The post you liked doesn’t deal with dynamic inconsistency. It refers to agents that are expected utility maximizers under Von Neumann–Morgenstern utility theory, but this theory only deals with one-shot decision making, not decision making over time.
You can reduce the problem of decision making over time to one-shot decision making by combining instantaneous utilities into a cumulative utility function ( * ) and then using it as a one-shot utility function.
If you combine the instantaneous utilities by their (exponentially discounted) sum over an infinite time horizon, you obtain a dynamically consistent expected utility maximizer agent. But if you sum utilities up to a fixed time horizon, you still obtain an agent that at each instant is an expected utility maximizer, but it is not dynamically consistent.
You may argue that dynamical inconsistency is not stable under evolution by random mutations and natural selection, but it is not obvious to me that AIs would face such scenario. Even an AI that modifies itself or generate successors has no incentive to maximize its evolutionary fitness unless you specifically program it to do so.
Detecting and adapting to the individual controllers doesn’t seem to me particularly bad.
Emotionally manipulating the controllers using the content of the stories would be more worrying, but note that this is essentially only possible if the AI is allowed to plan more than one story at time. If the AI can do that, then it can trade off the reward obtained by the story at time t for greater rewards at times >t. Otherwise, any trade off will be limited to the different parts of each story, which greatly reduces the opportunities for significant emotional manipulation of the controllers.
I see no reason this story-writing AI would need to be allowed to plan more than one story at time.
I think this is an example of a general issue in safe AI design that you and other FAI folks overlook: dynamic inconsistency can provide intrinsic protection from unwanted long-term strategies from the AI.
You seem to always implicitly assume that the AI will be an agent trying to maximize a (discounted) utility or reward over a long, ideally infinite, time horizon, that is, you assume that the AI will be approximately dynamically consistent.
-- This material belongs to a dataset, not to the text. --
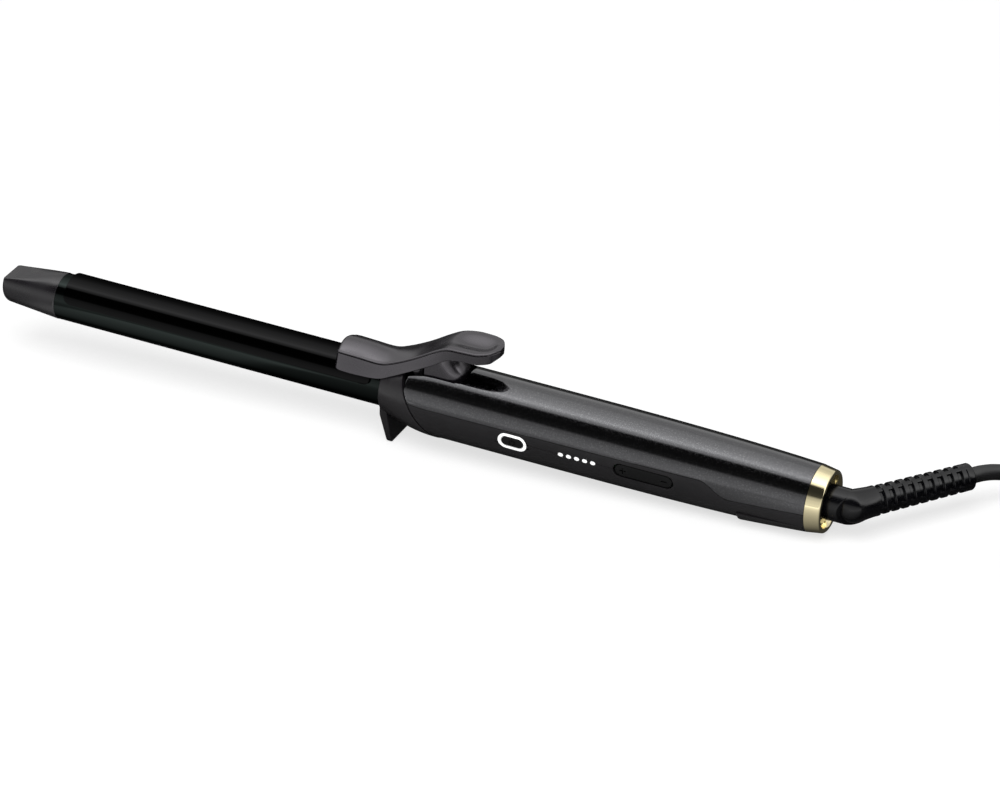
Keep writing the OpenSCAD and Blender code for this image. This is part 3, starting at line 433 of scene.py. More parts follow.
def plated(name, base, roughness, brushed=0.0):
    # plated or drawn metal
    metal = Finish(name, base, roughness, metallic=1.0)
    haze = metal.noise(5, 3.0)
    metal.set(Roughness=metal.between(haze, 0.3, 0.75, roughness * 0.75, roughness * 1.4),
              Base_Color=metal.blend(metal.between(haze, 0.3, 0.8), base, shade(base, 0.95)))
    if brushed:
        lines = metal.make("ShaderNodeMapping", {}, {"Vector": metal.place, "Scale": (0.06, 1, 1)})
        metal.set(Normal=metal.bump(metal.noise(0.25, place=lines), brushed))
    return metal


def lampWhite(name):
    # lit diffuser, its glow a little uneven in small soft patches
    lens = Finish(name, (0.92, 0.93, 0.92), 0.3)
    cloud = lens.noise(1.2, 1.0)
    lens.set(Emission_Color=lens.blend(lens.between(cloud, 0.3, 0.7), (0.93, 0.95, 0.95), (1.0, 1.0, 1.0)),
             Emission_Strength=0.55, Roughness=lens.between(cloud, 0.3, 0.7, 0.25, 0.36))
    return lens


def boardGreen(name):
    # lacquered board with faint tracks
    skin = Finish(name, (0.05, 0.22, 0.11), 0.35)
    grid = skin.make("ShaderNodeTexBrick", {"offset": 0.0},
                     {"Vector": skin.place, "Scale": 260.0, "Mortar Size": 0.09, "Color1": (0.03, 0.17, 0.08),
                      "Color2": (0.04, 0.2, 0.1), "Mortar": (0.12, 0.34, 0.16)}, "Color")
    skin.set(Base_Color=grid, Normal=skin.bump(skin.noise(1.5), 0.02))
    return skin


def wovenStrap(name):
    # hook and loop strap: a tight weave under a short pile
    skin = Finish(name, (0.016, 0.016, 0.017), 0.85, level=0.25)
    pile = skin.noise(0.35, 3.0, 0.7)
    weave = skin.cells(0.8, "Distance")
    skin.set(Base_Color=skin.blend(pile, (0.008, 0.008, 0.009), (0.045, 0.045, 0.048)),
             Roughness=skin.between(pile, 0.2, 0.8, 0.75, 0.95), Normal=skin.bump(pile + weave * 0.6, 0.15, 0.8))
    return skin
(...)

This may be a reasonable requirement for an autonomous agent that needs to operate for extended times without direct human supervision, but not for a tool AI.
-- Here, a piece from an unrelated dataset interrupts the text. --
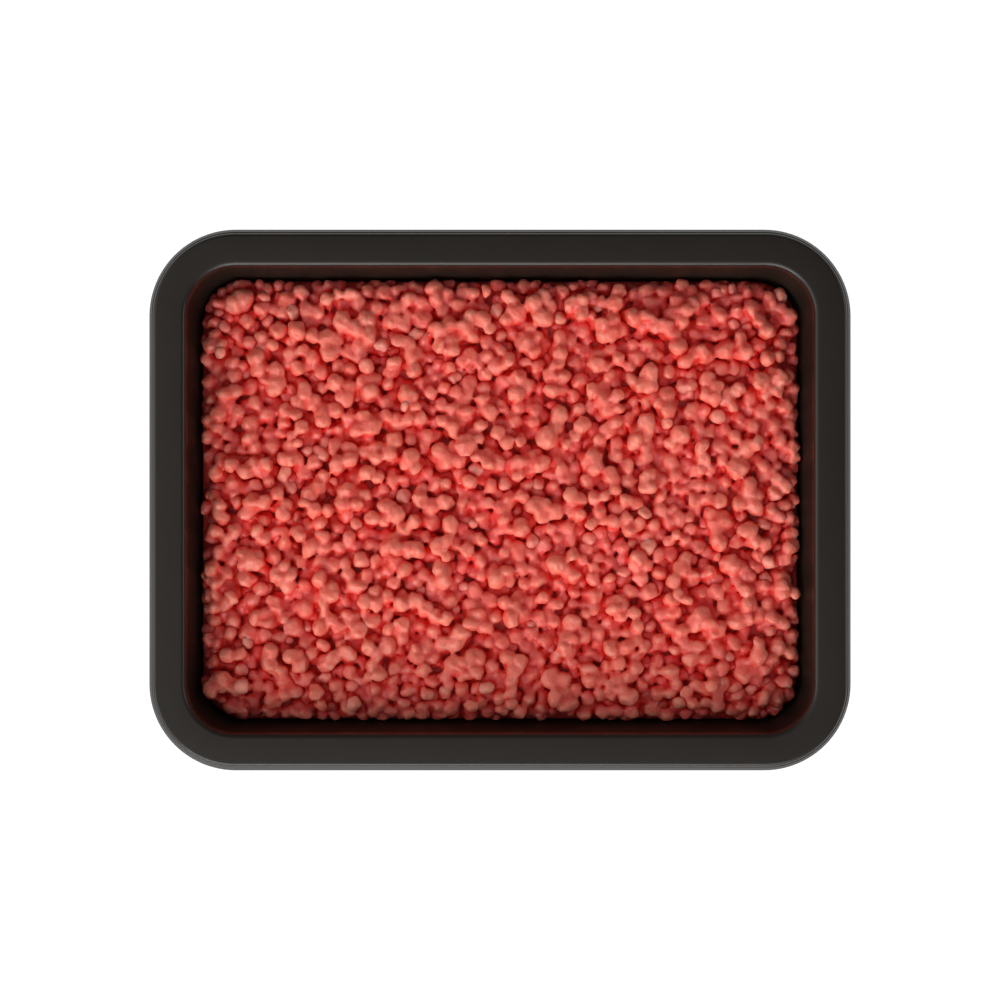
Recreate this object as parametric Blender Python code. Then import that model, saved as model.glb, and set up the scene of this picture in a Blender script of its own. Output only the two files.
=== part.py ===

The work of a tool AI can be naturally broken into self-contained tasks, and if the AI doesn’t maximize utility or reward over multiple tasks, then any treacherous plan to gain utility in ways we would disapprove of will have to be confined to a single task. This is not a 100% safety guarantee, but certainly it makes the AI safety problem much more manageable.
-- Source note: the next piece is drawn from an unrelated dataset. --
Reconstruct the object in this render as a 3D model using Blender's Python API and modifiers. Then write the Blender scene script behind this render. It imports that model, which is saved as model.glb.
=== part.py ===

Because the AI is programmed by people who hadn’t thought of this issue, and the other way turned out to be simpler/easier?
I know. The problem is that inconsistency is unstable (which is why we’re using other measures to maintain it, eg using a tool AI only). That’s one of the reasons I was interested in stable versions of these kind of unstable motivations http://lesswrong.com/r/discussion/lw/lws/closest_stable_alternative_preferences/ .
Ok, but if this is a narrow AI rather than an AGI agent used for that particular activity, then it seems intuitive to me that designing it to plan over a single task at time would be simpler.
The post you liked doesn’t deal with dynamic inconsistency. It refers to agents that are expected utility maximizers under Von Neumann–Morgenstern utility theory, but this theory only deals with one-shot decision making, not decision making over time.
You can reduce the problem of decision making over time to one-shot decision making by combining instantaneous utilities into a cumulative utility function ( * ) and then using it as a one-shot utility function.
If you combine the instantaneous utilities by their (exponentially discounted) sum over an infinite time horizon, you obtain a dynamically consistent expected utility maximizer agent. But if you sum utilities up to a fixed time horizon, you still obtain an agent that at each instant is an expected utility maximizer, but it is not dynamically consistent.
You may argue that dynamical inconsistency is not stable under evolution by random mutations and natural selection, but it is not obvious to me that AIs would face such scenario. Even an AI that modifies itself or generate successors has no incentive to maximize its evolutionary fitness unless you specifically program it to do so.
Actually, you could use corrigibility to get dynamic inconsistency https://intelligence.org/2014/10/18/new-report-corrigibility/ .